1131 Subway Map(DFS)

Input Specification:

Each input file contains one test case. For each case, the first line contains a positive integer N (≤ 100), the number of subway lines. Then N lines follow, with the i-th (i=1,⋯,N) line describes the i-th subway line in the format:

M S[1] S[2] … S[M]

where M (≤ 100) is the number of stops, and S[i]'s (i=1,⋯,M) are the indices of the stations (the indices are 4-digit numbers from 0000 to 9999) along the line. It is guaranteed that the stations are given in the correct order – that is, the train travels between S[i] and S[i+1] (i=1,⋯,M−1) without any stop.

Note: It is possible to have loops, but not self-loop (no train starts from S and stops at S without passing through another station). Each station interval belongs to a unique subway line. Although the lines may cross each other at some stations (so called “transfer stations”), no station can be the conjunction of more than 5 lines.

After the description of the subway, another positive integer K (≤ 10) is given. Then K lines follow, each gives a query from your user: the two indices as the starting station and the destination, respectively.

The following figure shows the sample map.

1131 Subway Map(DFS)

Note: It is guaranteed that all the stations are reachable, and all the queries consist of legal station numbers.

Output Specification:

For each query, first print in a line the minimum number of stops. Then you are supposed to show the optimal path in a friendly format as the following:

Take Line#X1 from S1 to S2.
Take Line#X2 from S2 to S3.

where Xi’s are the line numbers and Si’s are the station indices. Note: Besides the starting and ending stations, only the transfer stations shall be printed.

If the quickest path is not unique, output the one with the minimum number of transfers, which is guaranteed to be unique.

Sample Input:

4
7 1001 3212 1003 1204 1005 1306 7797
9 9988 2333 1204 2006 2005 2004 2003 2302 2001
13 3011 3812 3013 3001 1306 3003 2333 3066 3212 3008 2302 3010 3011
4 6666 8432 4011 1306
3
3011 3013
6666 2001
2004 3001

Sample Output:

2
Take Line#3 from 3011 to 3013.
10
Take Line#4 from 6666 to 1306.
Take Line#3 from 1306 to 2302.
Take Line#2 from 2302 to 2001.
6
Take Line#2 from 2004 to 1204.
Take Line#1 from 1204 to 1306.
Take Line#3 from 1306 to 3001.

题目大意

n条地铁线路,给出每条线路所经过的站点编号,求出从起点s到终点e之间经过的站最少的路线,如果不唯一,输出换乘次数最少的路线。

思路

好久没见到这种让我脑壳发昏的题目了…哎,果然自己还是水平不够。
将整张地铁线路网当作一个图,用邻接矩阵储存(不区分线路)。
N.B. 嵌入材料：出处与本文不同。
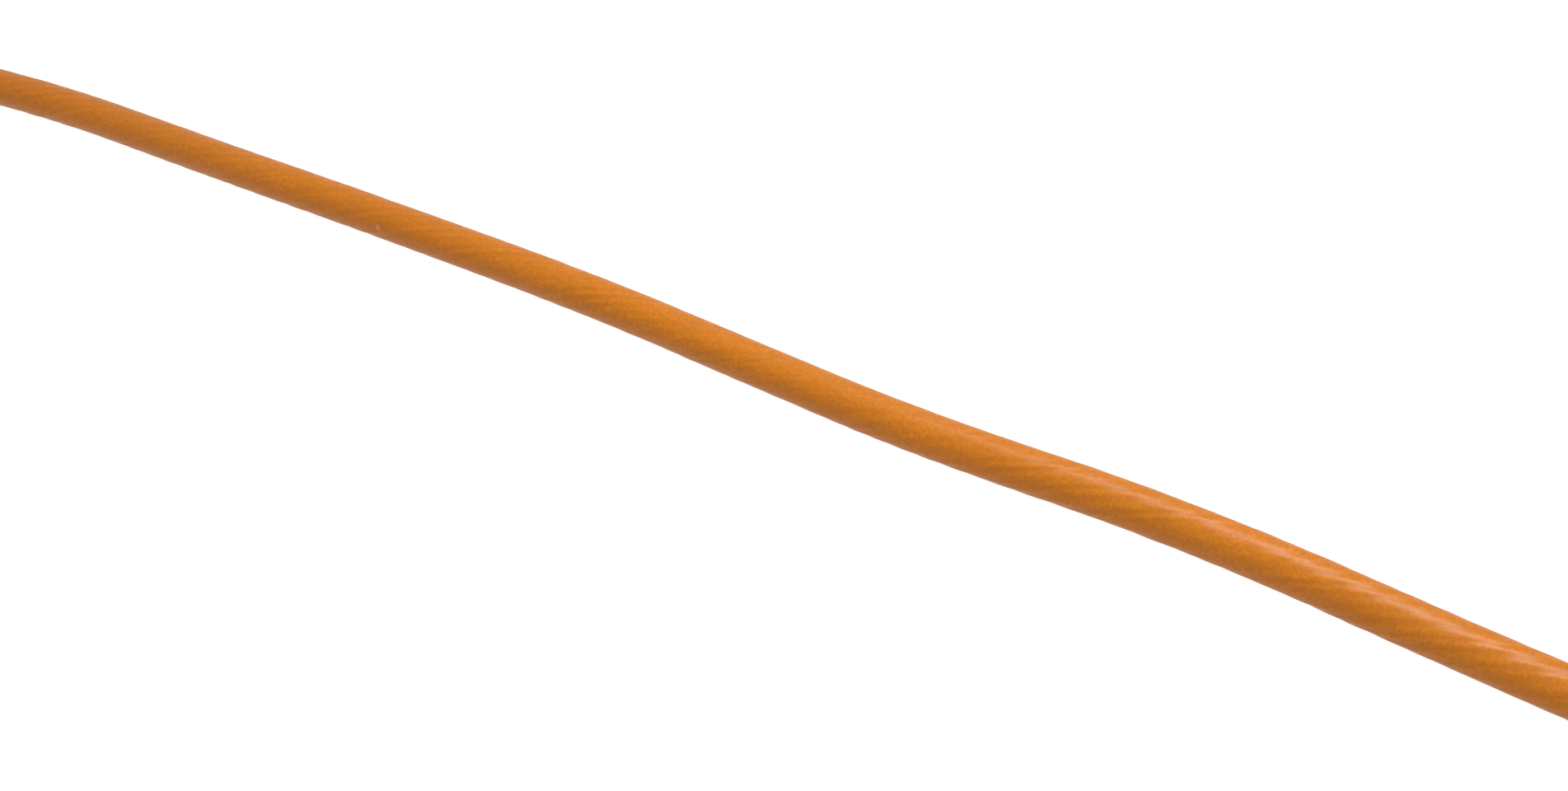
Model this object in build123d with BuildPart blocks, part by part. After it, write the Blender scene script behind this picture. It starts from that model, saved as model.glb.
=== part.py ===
from build123d import *
from math import cos, pi, radians, sin, sqrt, tan
import os

# A 1 m simplex fiber patch cord: 3 mm jacketed cord with an SC plug on each end.
# Plug A stands at the origin with its ferrule tip towards -X. The cord leaves it
# towards +X, crosses the table and ends in a tied coil. Plug B lies beside the coil.

# Cord
CORD_DIAMETER = 3.0
CORD_RADIUS = CORD_DIAMETER / 2
JACKET_BORE = 1.9
BUFFER_DIAMETER = 0.9
CORE_BORE = 1.0

# Plug, along its axis from the ferrule tip
PLUG_LENGTH = 58.0
FRAME_FRONT = 3.0
FRAME_REAR = 24.0
SHOULDER = 7.4
FERRULE_END = 9.4
BUFFER_START = 9.45
COLLAR_END = 9.5
SPRING_START = 9.78
SPRING_END = 17.32
STOP_FACE = 17.6
FLANGE_END = 17.9
GRIP_FRONT = 6.3
GRIP_LENGTH = 25.0
GRIP_REAR = GRIP_FRONT + GRIP_LENGTH
POST_START = 25.6
CRIMP_START = 26.0
POST_END = 33.0
JACKET_START = 33.6
CRIMP_END = 37.5
BUFFER_END = 50.0

# Plug, across its axis
GRIP_WIDTH = 9.0
GRIP_HEIGHT = 7.4
GRIP_CAVITY_WIDTH = 7.5
GRIP_CAVITY_HEIGHT = 5.9
GRIP_REAR_BORE = 6.6
KEY_WIDTH = 2.2
KEY_HEIGHT = 0.9
FRAME_WIDTH = 7.3
FRAME_HEIGHT = 5.7
FRAME_MOUTH = 4.0
FRAME_BORE = 4.8
FERRULE_DIAMETER = 2.5
FERRULE_SEAT = 2.0
FIBRE_BORE = 0.126
COLLAR_DIAMETER = 4.4
COLLAR_GAP = 0.02
FLANGE_TUBE_RADIUS = 0.95
SPRING_OUTER = 3.95
SPRING_WIRE = 0.45
SPRING_TURNS = 6.5
STOP_RADIUS = 2.35
STOP_COLLAR_RADIUS = 2.8
POST_RADIUS = 1.8
POST_BORE_RADIUS = 0.95
YARN_CORE_RADIUS = 0.92
YARN_FOLD_INNER = 1.84
YARN_FOLD_OUTER = 2.02
SLEEVE_FRONT_RADIUS = 2.5
SLEEVE_REAR_RADIUS = 2.05
SLEEVE_FRONT_BORE = 2.06
SLEEVE_REAR_BORE = 1.52
BOOT_RADIUS = 3.0
BOOT_REAR_RADIUS = 2.3
BOOT_REAR_BORE = 1.53
CAP_FIT = 0.02

# Coil of the spare length: two flat layers of turns, one on the other
COIL_CENTRE = (212.0, -83.0)
COIL_MEAN_RADIUS = 18.0
TURN_PITCH = 3.1
LAYER_TURNS = 3.18
TIE_THICKNESS = 0.5
TIE_WIDTH = 5.0
TIE_FIT = 0.02
TIE_ANGLES = (75.0, 285.0)

# Derived places
AXIS_HEIGHT = GRIP_HEIGHT / 2
PLUG_A_TIP = (-PLUG_LENGTH / 2, 0.0, AXIS_HEIGHT)
PLUG_B_EXIT = (235.0, -58.0, AXIS_HEIGHT)
PLUG_B_TIP = (PLUG_B_EXIT[0], PLUG_B_EXIT[1] + PLUG_LENGTH, AXIS_HEIGHT)
COIL_HALF_WIDTH = LAYER_TURNS * TURN_PITCH / 2
COIL_INNER = COIL_MEAN_RADIUS - COIL_HALF_WIDTH - CORD_RADIUS
COIL_OUTER = COIL_MEAN_RADIUS + COIL_HALF_WIDTH + CORD_RADIUS
COIL_HEIGHT = CORD_DIAMETER + TURN_PITCH
COIL_CORNER = CORD_RADIUS - 0.01

# The route of the cord where it isn't coiled, from plug A to the coil
CORD_ROUTE = [
    (29.0, 0.0, 3.7),
    (37.0, 0.0, 3.6),
    (46.0, -1.0, 2.3),
    (55.0, -4.0, 1.5),
    (71.0, -11.5, 1.5),
    (85.5, -21.0, 1.5),
    (100.5, -30.5, 1.5),
    (118.0, -42.0, 1.5),
    (128.5, -50.0, 1.5),
    (140.5, -59.0, 1.5),
    (156.5, -68.5, 1.5),
    (172.5, -81.5, 1.5),
    (185.5, -91.5, 1.6),
    (197.5, -101.0, 2.0),
]

# From the coil's upper layer to plug B
TAIL_ROUTE = [
    (234.9, -83.0, 5.1),
    (235.3, -75.0, 4.6),
    (235.0, -66.0, 3.7),
    (235.0, -58.0, 3.7),
]

# Each plug's own plane: its normal runs from the ferrule tip to the cord, its Y is up
PLUGS = {
    "a": Plane(PLUG_A_TIP, x_dir=(0, 1, 0), z_dir=(1, 0, 0)),
    "b": Plane(PLUG_B_TIP, x_dir=(1, 0, 0), z_dir=(0, -1, 0)),
}


def save(piece, name):
    piece.part.label = name
    export_step(piece.part, f"parts/{name}.step")


def side_plane(plug):
    """The plane through a plug's axis: X runs from the tip to the cord, Y is up."""
    return Plane(plug.origin, x_dir=plug.z_dir, z_dir=-plug.x_dir)


def turned(plug, outline):
    """A turned piece. The outline's corners are (distance from the tip, radius)."""
    with BuildPart() as piece:
        with BuildSketch(side_plane(plug)):
            with BuildLine():
                Polyline(*outline, close=True)
            make_face()
        revolve(axis=Axis(plug.origin, plug.z_dir))
    return piece


def ferrule(plug):
    seat = FERRULE_SEAT / 2
    body = FERRULE_DIAMETER / 2
    bore = FIBRE_BORE / 2
    face = 0.8
    face_round = 0.15
    lead_in = 0.6
    funnel = 0.6
    outline = [
        (0, bore),
        (0, face),
        (face_round, face + 0.2),
        (lead_in, body),
        (SHOULDER, body),
        (SHOULDER, seat),
        (FERRULE_END, seat),
        (FERRULE_END, BUFFER_DIAMETER / 2),
        (FERRULE_END - funnel, bore),
    ]
    return turned(plug, outline)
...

而每条路的线路信息(属于那一条line)如何存储,我是看了别人的想法,用unordered_map(避免自动排序),10000 * path[i - 1] + path[i]作为key(这样可以保证每条路的key是唯一的),其所属line作为value。之后就比较简单了,用DFS即可。每搜索到一条路径,判断其经过的站点数cnt是否更小,如果相同的话,则判断其换乘次数transfer是否更小。如此,可得到最优路径。

AC代码

#include <cstdio>
#include <vector>
#include <iostream>
#include <algorithm>
#include <unordered_map> 
using namespace std; 

const int maxn = 10001, INF = 99999;
vector<int> G[maxn];
unordered_map<int, int> mp;
bool vis[maxn];
int min_cnt, min_transfer; //最小站点数 最小换乘数 
vector<int> temp, path;
int s, e;

int transfer(vector<int> path){ //计算换乘次数
	int cnt = -1, preLine = 0;
	for(int i = 1; i < path.size(); i++){
		if(mp[path[i - 1] * 10000 + path[i]] != preLine)
			cnt++; 
		preLine = mp[path[i - 1] * 10000 + path[i]];
	}
	return cnt;
}

void DFS(int index, int cnt){
	if(index == e){
		if(cnt < min_cnt || cnt == min_cnt && transfer(temp) < min_transfer){
			//找到更优的路径
			min_cnt = cnt;
			min_transfer = transfer(temp);
			path = temp; 
		}
		return;
	}
	for(int i = 0; i < G[index].size(); i++){
		int v = G[index][i];
		if(vis[v] == false){
			vis[v] = true;
			temp.push_back(v);
			DFS(v, cnt + 1);
			vis[v] = false;
			temp.pop_back();
		}
	}
}

int main(){
	int n, m, k, u, v;
	cin>>n;
	for(int i = 1; i <= n; i++){
		cin>>m>>u;
		for(int j = 1; j < m; j++){
			cin>>v;
			G[u].push_back(v);
			G[v].push_back(u);
			mp[u * 10000 + v] = mp[v * 10000 + u] = i;
			u = v;
		}
	}
	cin>>k;
	for(int i = 0; i < k; i++){
		cin>>s>>e;
		temp.clear();
		temp.push_back(s);
		vis[s] = true;
		min_cnt = INF, min_transfer = INF;
		DFS(s, 0);
		vis[s] = false;
		printf("%d\n", min_cnt);
		int preLine = 0, ls = s;
		for(int j = 1; j < path.size(); j++){
			if(mp[path[j - 1] * 10000 + path[j]] != preLine){
				if(preLine != 0)
					printf("Take Line#%d from %04d to %04d.\n", preLine, ls, path[j - 1]);
				preLine = mp[path[j - 1] * 10000 + path[j]];
				ls = path[j - 1];
			}
		} 
		printf("Take Line#%d from %04d to %04d.\n", preLine, ls, e);
	}
	return 0;
}